Medical marijuana continues to be a topic of debate. There are those who insist cannabis has legitimate medicinal applications and should be allowed under a doctor’s supervision. Others say there is very little clinical evidence to support marijuana as a medicinal product.
Lest you think the debate is not worth having, it could be the only way we will ever get to the truth. Three dozen states and the District of Columbia have made medical cannabis legal. A small number of states have gone full recreational. With so much marijuana now being consumed in the U.S., the debate is going to have to be settled at some point.
There is a way to do so. It involves federal lawmakers and the FDA. If they both do their jobs, the debate could be over in a matter of years. But will they?
Anecdotal vs. Clinical Evidence
Deseret Wellness is a Utah medical cannabis pharmacy, or dispensary. They have locations in Provo and Park City. Spend a day at either location and you will hear plenty of stories offering anecdotal evidence in support of medical marijuana. Patients with medical cannabis cards use the drug to treat everything from chronic pain to seizure disorders.

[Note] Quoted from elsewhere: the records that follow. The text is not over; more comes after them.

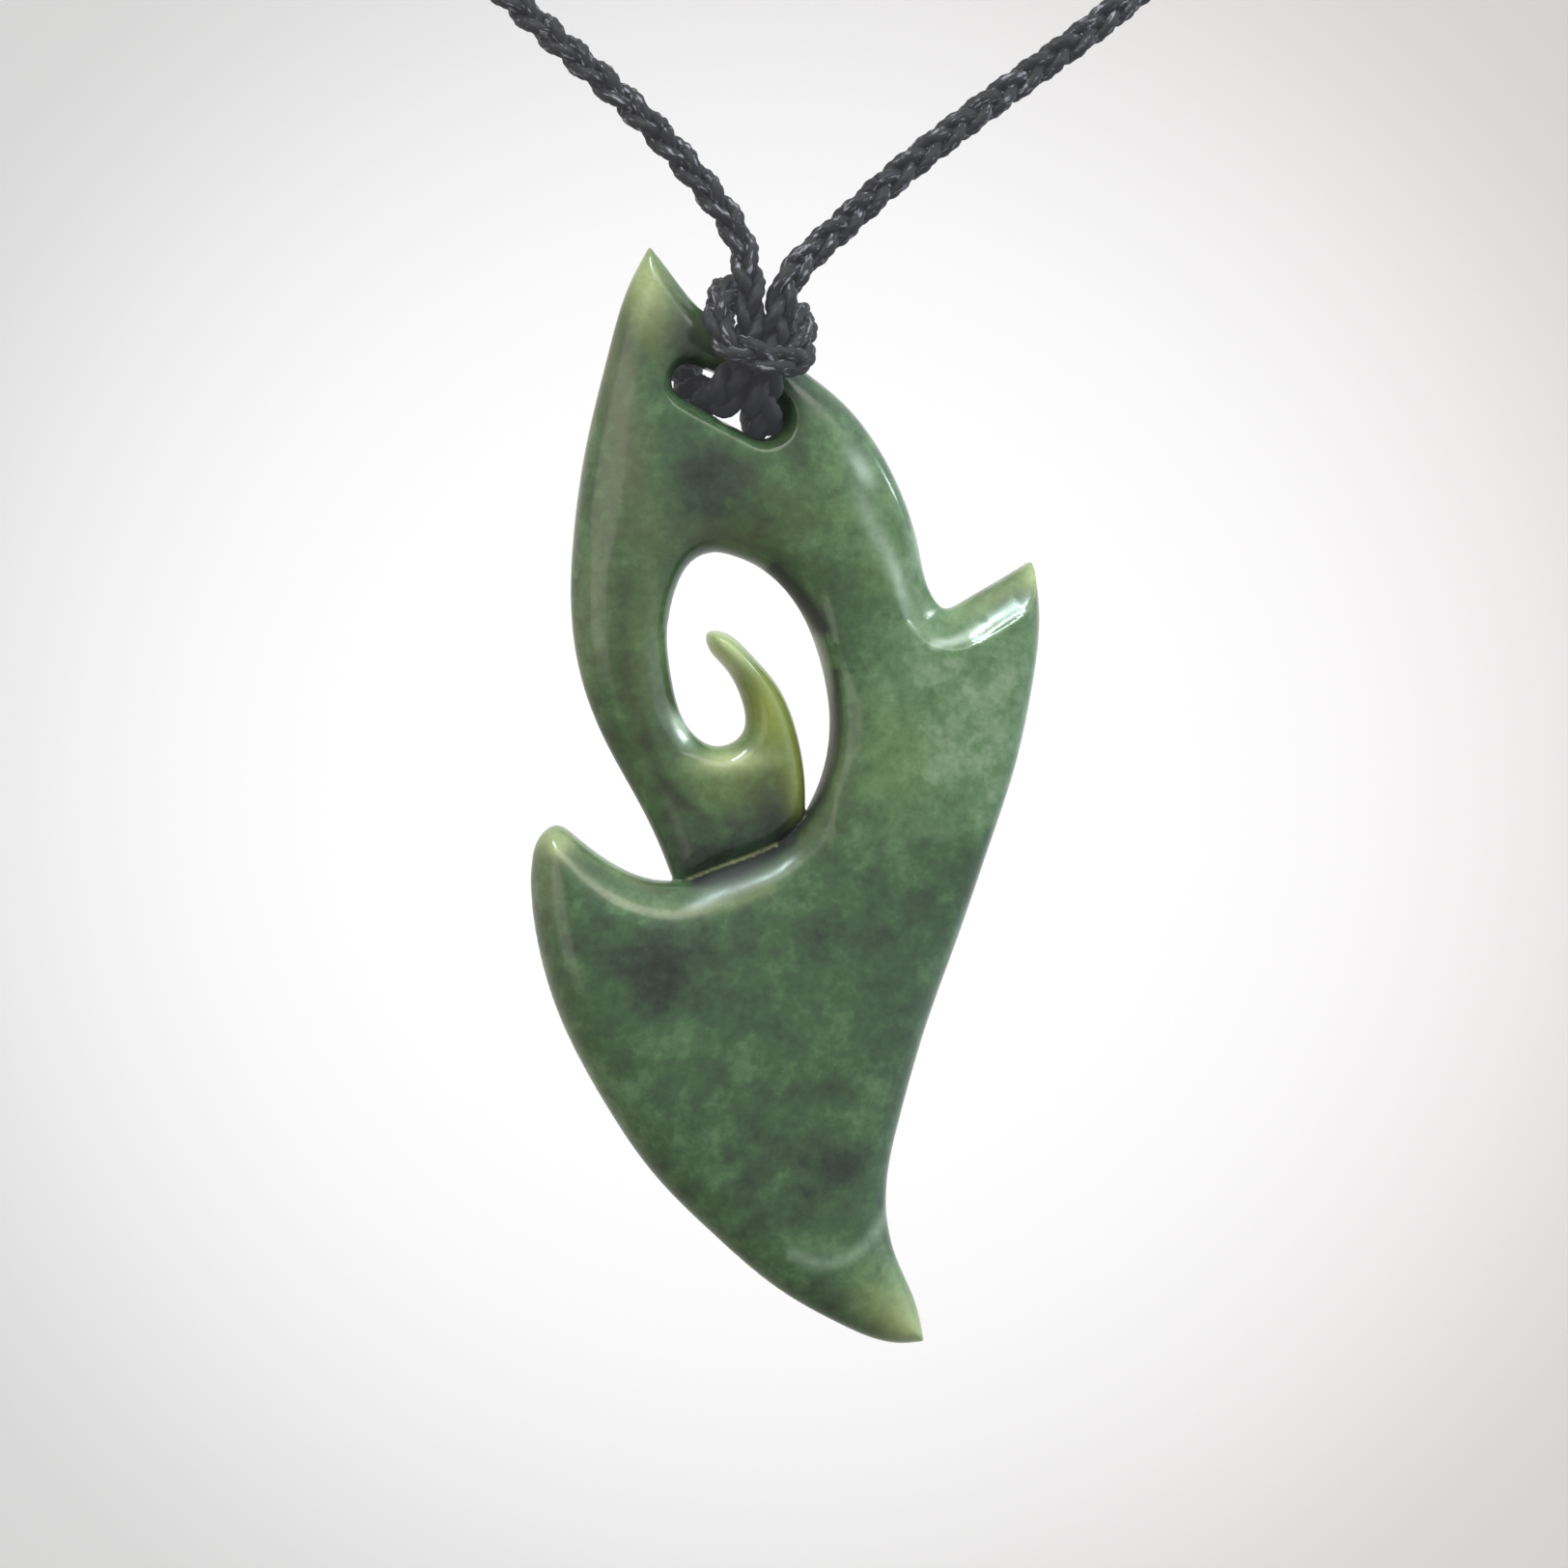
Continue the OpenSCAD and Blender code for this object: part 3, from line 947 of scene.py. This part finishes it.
    def surface(self) -> tuple[Array, Array, Array]:
        """Nets the surface and settles it.

        Every cell of a block of points that the surface crosses gets one point, and every edge of the block
        that it crosses gets a face between the four cells around it. Each point then moves to the middle of
        its neighbours and back along the slope to the surface, a few times over.

        Returns:
            Points in millimetres from the hang point, rows of four point numbers, and outward normals.
        """
        x, z, square = self.heights()
        slopes = np.gradient(square, self.grid_mm)
        gap = 2 * self.grid_mm
        block_x, block_z = (np.arange(side[0] + gap, side[-1] - gap, self.cell_mm) for side in (x, z))
        block_y = (np.arange(self.layers) - (self.layers - 1) / 2) * self.cell_mm
        sheet = self.sample(x, z, square, *np.meshgrid(block_x, block_z, indexing="ij"))
        points, faces = net(sheet[:, None, :] > (block_y**2)[None, :, None])
        points = points * self.cell_mm + (block_x[0], block_y[0], block_z[0])
        starts = faces.T.ravel()
        stops = np.roll(faces, -1, axis=1).T.ravel()
        ends = np.concatenate([starts, stops])
        others = np.concatenate([stops, starts])
        count = np.bincount(ends, minlength=len(points))
        for turn in range(self.relax_turns + self.settle_turns):
            if turn < self.relax_turns:
                sums = [np.bincount(ends, points[others, k], len(points)) for k in range(3)]
                middle = np.stack(sums, axis=1) / count[:, None]
                points = points + self.relax_share * (middle - points)
            for _ in range(2):
                value = self.sample(x, z, square, points[:, 0], points[:, 2]) - points[:, 1] ** 2
                slope = self.slope(x, z, slopes, points)
                move = np.clip(value / (slope**2).sum(1), -self.settle_mm, self.settle_mm)
                points = points - move[:, None] * slope
        return points, faces, unit(-self.slope(x, z, slopes, points))

    def slope(self, x: Array, z: Array, slopes: list[Array], points: Array) -> Array:
        """Steepest rise of the squared half thickness less the squared distance from the middle plane."""
        along_x, along_z = (self.sample(x, z, values, points[:, 0], points[:, 2]) for values in slopes)
        return np.stack([along_x, -2 * points[:, 1], along_z], axis=1)

    def sample(self, x: Array, z: Array, values: Array, at_x: Array, at_z: Array) -> Array:
        """Reads a grid between its points, as the mean of the four around each place weighted by nearness.

        Args:
            x: Sideways places of the grid.
            z: Its heights.
            values: Its values.
            at_x: Sideways places to read at.
            at_z: Their heights.

        Returns:
            A value for each place.
        """
        u = np.clip((at_x - x[0]) / self.grid_mm, 0, len(x) - 1.001)
        v = np.clip((at_z - z[0]) / self.grid_mm, 0, len(z) - 1.001)
        i, j = u.astype(int), v.astype(int)
        u, v = u - i, v - j
        low = values[i, j] * (1 - u) + values[i + 1, j] * u
        high = values[i, j + 1] * (1 - u) + values[i + 1, j + 1] * u
        return low * (1 - v) + high * v

    def patterns(self, x: Array, z: Array) -> dict[str, Array]:
        """Gives the stone's colouring, from the listed patches and streaks.

        Args:
            x: Sideways places of the points.
            z: Their heights.

        Returns:
            Values for each point by attribute name: the tone, and the strength of each tint, among them
                painted light and shade.
        """
        values = {name: np.zeros_like(x) for name, _ in self.spots}
        values["tone"] += self.tone
        for name, patches in self.spots:
            for *place, width, height, turn, amount in patches:
                values[name] += amount * spot(x, z, place, (width, height), turn)
        for name, width, amount, way in self.streaks:
            values[name] += amount * streak(x, z, way, width)
        return values

    def build(self, finish: Nephrite) -> Piece:
        """Makes the carving's piece.

        Args:
            finish: The stone.

        Returns:
            The piece, which stands for the frame's pendant.
        """
        points, faces, normals = self.surface()
        piece = make_piece("jade_carving", points + HANG, faces.tolist(), finish.material())
        for name, values in self.patterns(points[:, 0], points[:, 2]).items():
            attribute = piece.data.attributes.new(name, "FLOAT", "POINT")
            attribute.data.foreach_set("value", values.astype(np.float32))
        piece.data.normals_split_custom_set_from_vertices(normals)
        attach(piece, "root")
        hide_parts("pendant")
        return piece


def net(inside: Array) -> tuple[Array, Array]:
    """Nets the boundary of a block of inside and outside points.

    Args:
        inside: Whether each point of the block is in the solid.

    Returns:
        Middles of the crossed cells in steps of the block, and rows of four of them round each crossed
        edge, counter-clockwise as seen from outside.
    """
    cells = tuple(n - 1 for n in inside.shape)
    corners = [
        inside[i : i + cells[0], j : j + cells[1], k : k + cells[2]].astype(np.int8)
        for i in (0, 1)
        for j in (0, 1)
        for k in (0, 1)
    ]
    count = sum(corners)
    crossed = (count > 0) & (count < 8)
    number = np.full(cells, -1)
    number[crossed] = np.arange(crossed.sum())
    faces = []
    for a in range(3):
        low = np.take(inside, np.arange(inside.shape[a] - 1), axis=a)
        high = np.take(inside, np.arange(1, inside.shape[a]), axis=a)
        edges = np.argwhere(low != high)
        leaving = low[tuple(edges.T)]
        step_b, step_c = (np.eye(3, dtype=int)[(a + n) % 3] for n in (1, 2))
        ring = [edges, edges - step_b, edges - step_b - step_c, edges - step_c]
        quads = np.stack([number[tuple(cell.T)] for cell in ring], axis=1)
        faces.append(np.where(leaving[:, None], quads, quads[:, ::-1]))
    return np.argwhere(crossed) + 0.5, np.concatenate(faces)


# Cord


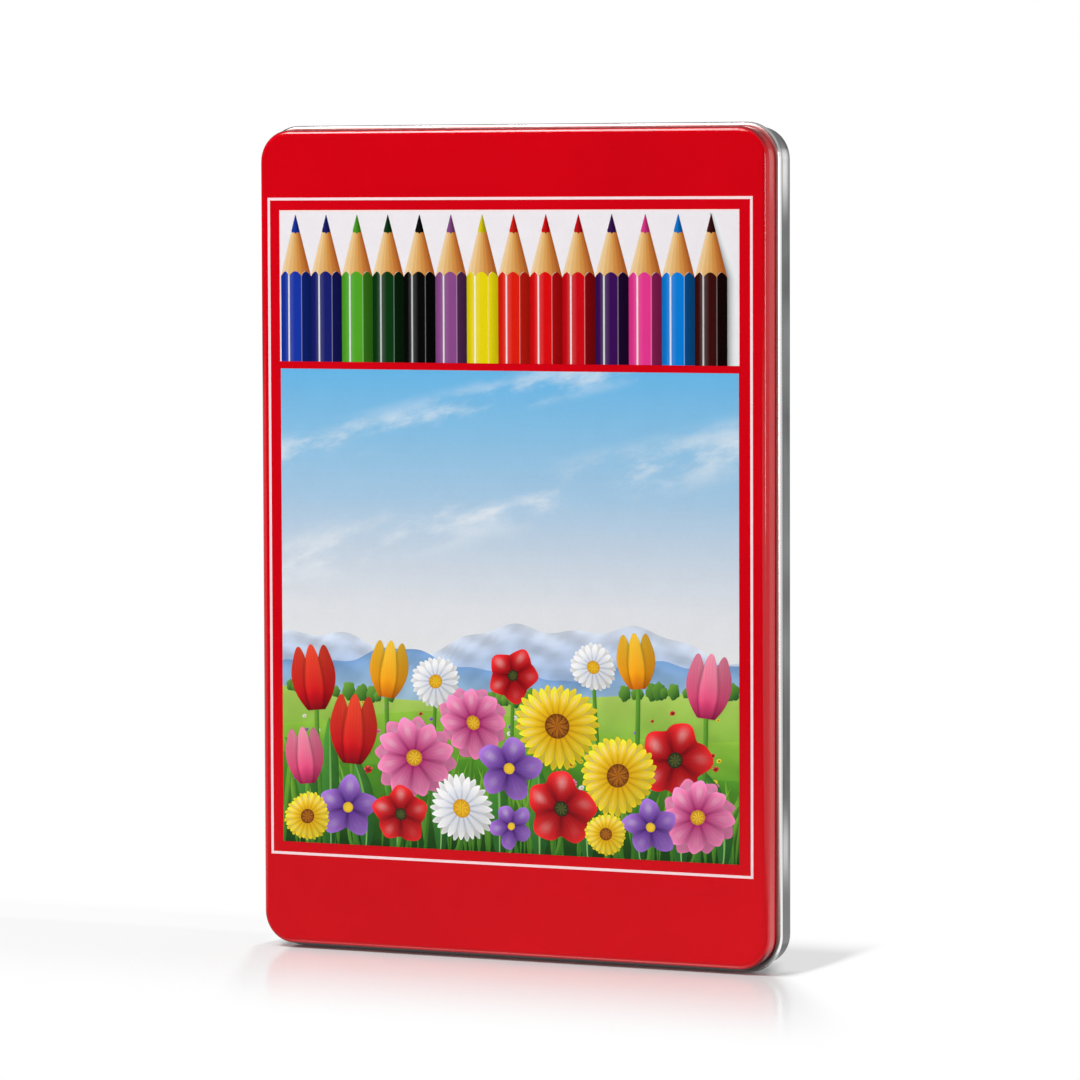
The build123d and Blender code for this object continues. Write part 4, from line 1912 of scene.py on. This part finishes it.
@dataclass(frozen=True)
class Floor:
    """Pale, partly glossy floor that keeps the tin's shadow and melts into the background.

    Lengths are metres.  The glow is the floor's own white, seen away from the patch and, on the
    viewer's side, in mirrors, where it is dim but for two brighter areas to the right and left.
    """

    extent: float = 8.0
    cells: int = 12
    pale: Rgb = (247, 247, 247)
    mirrored_pale: Rgb = (112, 112, 112)
    gloss_share: float = 0.36
    gloss_roughness: Reach = (0.13, 0.17)
    patch: FloorPatch = FloorPatch()
    open_lid: float = 0.1285
    open_lid_keeps: float = 0.6
    front: Reach = (0.0, 0.012)
    near: float = 0.2
    near_ends: Reach = (0.03, 0.8)
    right: float = 0.85
    right_sides: Reach = (0.12, 0.3)
    left: float = 0.7
    left_sides: Reach = (-0.12, -0.065)
    left_slant: float = 0.75
    back_depths: Reach = (0.02, 0.3)

    def build(self) -> None:
        """Makes the floor as an even grid and gives it its material."""
        steps = np.linspace(-self.extent / 2, self.extent / 2, self.cells + 1)
        across, along = np.meshgrid(steps, steps)
        points = np.stack([across.ravel(), along.ravel(), np.zeros(across.size)], axis=1)
        mesh = bpy.data.meshes.new("floor")
        mesh.from_pydata(points.tolist(), [], grid_faces(*across.shape).tolist())
        floor = bpy.data.objects.new("floor", mesh)
        bpy.context.scene.collection.objects.link(floor)
        mesh.materials.append(self._material())

    def _material(self) -> bpy.types.Material:
        """Wires the pale surface and its glow.

        Returns:
            The material.
        """
        made, board = blank_material("pale_floor")
        rays = board.add("ShaderNodeLightPath").outputs
        side, depth, _ = board.split(board.place())
        front = board.span(board.times(depth, -1.0), *self.front)
        glow = self._glow(board, side, depth, front)
        feeds = {"Color": tone(WHITE), "Strength": white_shown(board, rays, glow)}
        glowing = board.add("ShaderNodeEmission", feeds).outputs[0]
        share = self._glow_share(board, rays, side, depth, front)
        whole = board.add("ShaderNodeMixShader", {0: share, 1: self._surface(board, rays), 2: glowing})
        board.add("ShaderNodeOutputMaterial", {"Surface": whole.outputs[0]})
        return made

    def _surface(self, board: Board, rays: Any) -> Socket:
        """The floor itself: matt with a soft gloss, and darker in mirrors.

        Args:
            board: The material's board.
            rays: Outputs of its Light Path node.

        Returns:
            The shader's socket.
        """
        pale = board.mix(rays["Is Glossy Ray"], tone(self.pale), tone(self.mirrored_pale))
        matt = board.add("ShaderNodeBsdfDiffuse", {"Color": pale}).outputs[0]
        grain = board.span(board.noise(300.0), *NOISE_RANGE, *self.gloss_roughness)
        gloss = board.add("ShaderNodeBsdfGlossy", {"Color": tone(WHITE), "Roughness": grain}).outputs[0]
        return board.add("ShaderNodeMixShader", {0: self.gloss_share, 1: matt, 2: gloss}).outputs[0]

    def _glow(self, board: Board, side: Socket, depth: Socket, front: Socket) -> Socket:
        """Strength of the glow in mirrors.

        Args:
            board: The material's board.
            side: X of the place.
            depth: Y of the place.
            front: 1 on the viewer's side of the tin and 0 behind it.

        Returns:
            The strength's socket.
        """
        ahead = board.times(depth, -1.0)
        near = board.span(ahead, *self.near_ends, self.near, VIEWERS_SIDE)
        near = board.larger(near, board.span(side, *self.right_sides, 0.0, self.right))
        leftwards = board.math("MULTIPLY_ADD", ahead, self.left_slant, side)
        near = board.larger(near, board.span(leftwards, *self.left_sides, self.left, 0.0))
        return board.mix(front, board.span(depth, *self.back_depths, 1.0, BACKDROP), near)

    def _glow_share(self, board: Board, rays: Any, side: Socket, depth: Socket, front: Socket) -> Socket:
        """How much of the glow replaces the floor.

        None of it for diffuse and shadow rays or at the tin's front, less of it on the patch of the
        opened lid, and all of it in mirrors that show the viewer's side.

        Args:
            board: The material's board.
            rays: Outputs of its Light Path node.
            side: X of the place.
            depth: Y of the place.
            front: 1 on the viewer's side of the tin and 0 behind it.

        Returns:
            The share's socket.
        """
        away = self.patch.away(board, side, depth)
        opened = self.patch.away(board, board.plus(side, self.open_lid), depth)
        clear = board.times(away, board.span(opened, 0.0, 1.0, self.open_lid_keeps, 1.0))
        seen = board.minus(1.0, rays["Is Diffuse Ray"])
        seen = board.math("SUBTRACT", seen, rays["Is Shadow Ray"], clamp=True)
        return board.times(seen, board.larger(clear, board.times(rays["Is Glossy Ray"], front)))


@dataclass(frozen=True)
class Surround:
    """White surroundings, softer as a light than to the eye.

    In a mirror they are dim towards the viewer and the left, and less bright overhead and behind.
    The reaches are parts of a direction: how far it points forward, left, back or up.
    """

    ambient: float = 0.37
    forward: Reach = (0.22, 0.55)
    left: float = 0.1
    left_ends: Reach = (-0.8, -0.5)
    back_ends: Reach = (0.3, 0.85)
    straight_back: float = 0.2
    straight_ends: Reach = (0.92, 0.985)
    overhead: float = 0.45
    overhead_ends: Reach = (0.08, 0.4)

    def build(self) -> None:
        """Wires the world."""
        world = bpy.data.worlds.new("white_surround")
        world.use_nodes = True
        world.node_tree.nodes.clear()
        board = Board(world.node_tree)
        aside, back, up = board.split(board.add("ShaderNodeTexCoord").outputs["Generated"])
        viewer = board.span(board.times(back, -1.0), *self.forward, 1.0, VIEWERS_SIDE)
        left = board.span(aside, *self.left_ends, self.left, 1.0)
        backdrop = board.span(back, *self.back_ends, 1.0, BACKDROP)
        backdrop = board.times(backdrop, board.span(back, *self.straight_ends, 1.0, self.straight_back))
        overhead = board.span(up, *self.overhead_ends, 1.0, self.overhead)
        rays = board.add("ShaderNodeLightPath").outputs
        mirrored = board.times(board.times(viewer, backdrop), board.times(overhead, left))
        ambient = board.times(rays["Is Diffuse Ray"], self.ambient)
        strength = board.larger(white_shown(board, rays, mirrored), ambient)
        shell = board.add("ShaderNodeBackground", {"Color": tone(WHITE), "Strength": strength})
        board.add("ShaderNodeOutputWorld", {"Surface": shell.outputs[0]})
        bpy.context.scene.world = world


@dataclass(frozen=True)
class Lamp:
    """An area lamp that faces the tin, in metres and watts."""

    name: str
    place: tuple[float, float, float]
    size: Reach
    power: float
    aim: tuple[float, float, float] = (0.0, 0.0, 0.09)

    def build(self) -> None:
        """Adds the lamp."""
        light = bpy.data.lights.new(self.name, "AREA")
        light.shape = "RECTANGLE"
        light.size, light.size_y = self.size
        light.energy = self.power
        holder = bpy.data.objects.new(self.name, light)
        holder.location = self.place
        way = Vector(self.aim) - Vector(self.place)
        holder.rotation_euler = way.to_track_quat("-Z", "Y").to_euler()
        holder.visible_camera = False
        bpy.context.scene.collection.objects.link(holder)


@dataclass(frozen=True)
class PhotoCamera:
    """Camera of the photograph.

    Its place is in metres, its focal length and sensor in millimetres.
    """

    place: tuple[float, float, float] = (0.57147, -1.15722, 0.17102)
    ahead: tuple[float, float, float] = (-0.438863, 0.896604, -0.059163)
    up: tuple[float, float, float] = (-0.023035, 0.054594, 0.998243)
    focal_length: float = 191.407
    sensor: float = 36.0
    clip: Reach = (0.01, 50.0)

    def build(self) -> None:
        """Adds the camera and makes it the scene's own."""
        lens = bpy.data.cameras.new("camera")
        lens.lens, lens.sensor_width = self.focal_length, self.sensor
        lens.clip_start, lens.clip_end = self.clip
        camera = bpy.data.objects.new("camera", lens)
        ahead = Vector(self.ahead).normalized()
        right = ahead.cross(Vector(self.up)).normalized()
        turn = Matrix((right, right.cross(ahead), -ahead)).transposed().to_4x4()
        camera.matrix_world = Matrix.Translation(self.place) @ turn
        bpy.context.scene.collection.objects.link(camera)
        bpy.context.scene.camera = camera


@dataclass(frozen=True)
class Studio:
    """Floor, surroundings, lamps and camera."""

    lamps: tuple[Lamp, ...] = (
        Lamp("key_softbox", (-0.26, -0.34, 0.82), (0.5, 0.4), 5.1),
        Lamp("right_strip", (0.72, -0.44, 0.2), (0.12, 0.3), 1.04),
        Lamp("top_softbox", (-0.44, -0.27, 0.95), (0.3, 0.24), 1.9),
        Lamp("back_softbox", (0.5, 0.9, 0.3), (0.2, 0.26), 0.08),
    )

    def build(self) -> None:
        """Sets up everything round the tin."""
        for fitting in (Floor(), Surround(), *self.lamps, PhotoCamera()):
            fitting.build()
            LOG.info("studio: %s is in place", type(fitting).__name__)
        bpy.context.scene.view_settings.view_transform = "Standard"


def corners(pair: tuple[Vector, Vector]) -> list[list[float]]:
    """Two corners as plain lists of numbers."""
    return [list(corner) for corner in pair]


def main() -> None:
    """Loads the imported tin, dresses it, prints the lid and sets up the studio."""
    logging.basicConfig(level=logging.INFO, format="%(message)s")
    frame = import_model()
    effects = Effects()
    DressedTin(frame["nodes"], effects).dress()
    Liner().build(effects)
    sheet = PrintSheet()
    for printed in (Panels(), PencilRow(), Meadow()):
        printed.draw(sheet)
    sheet.publish(effects)
    Studio().build()


if __name__ == "__main__":
    main()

It is hard to dismiss the anecdotal evidence. However, a noticeable lack of clinical evidence throws a monkey wrench into the works. Every other pharmaceutical product on the market is only there after rigorous FDA approval. And to gain approval, manufacturers must subject their pharmaceuticals to a barrage of clinical tests.
New York Times contributor Jane Brody wrote a detailed medical marijuana piece for the March 8, 2021 edition in which she interviewed multiple experts regarding clinical evidence. Simply put, it is not there. Except for three cannabis-derived drugs already approved by the FDA, there are no other medical cannabis products that have undergone the scrutiny of clinical testing.
The FDA’s Easy Fix
Debating over anecdotal and clinical evidence is nothing new. So how can the FDA end the debate over medical marijuana? By flexing its muscles to accomplish three goals:
- Rescheduling – Before we are going to get any rigorous clinical testing, marijuana must be rescheduled. The FDA can put the pressure on lawmakers to do just that.
- Access – Researchers need greater access to marijuana to study it clinically. Right now, Washington restricts their access.
- Studies – The FDA should begin proactively asking for clinical studies once rescheduling and accessibility have been addressed. An eagerness to see the data should motivate researchers to get moving.
A plethora of clinical studies would go a long way toward determining the efficacy of cannabis once and for all. But why stop there? There is something else the industry can do to settle the issue.
Because medical marijuana currently is not prescribed the same way doctors prescribe antibiotics, pain medications, etc., there is no standardization at the dispensary level. Patients go into their local dispensaries and buy a variety of products they think will help them. But there are plenty of variables in terms of dosage, delivery, and so forth.
Properly conducted clinical studies would naturally result in standardization. In order to get a product approved, a manufacturer would have to clearly establish its active ingredients. It would have to establish dosage and delivery, as well as efficacy based on both. Subsequent FDA approval would create a standard product completely lacking in ambiguity.
The FDA could end the medical cannabis debate for good by taking a hard look at clinical research. But for that to happen, marijuana has to be rescheduled and greater access given.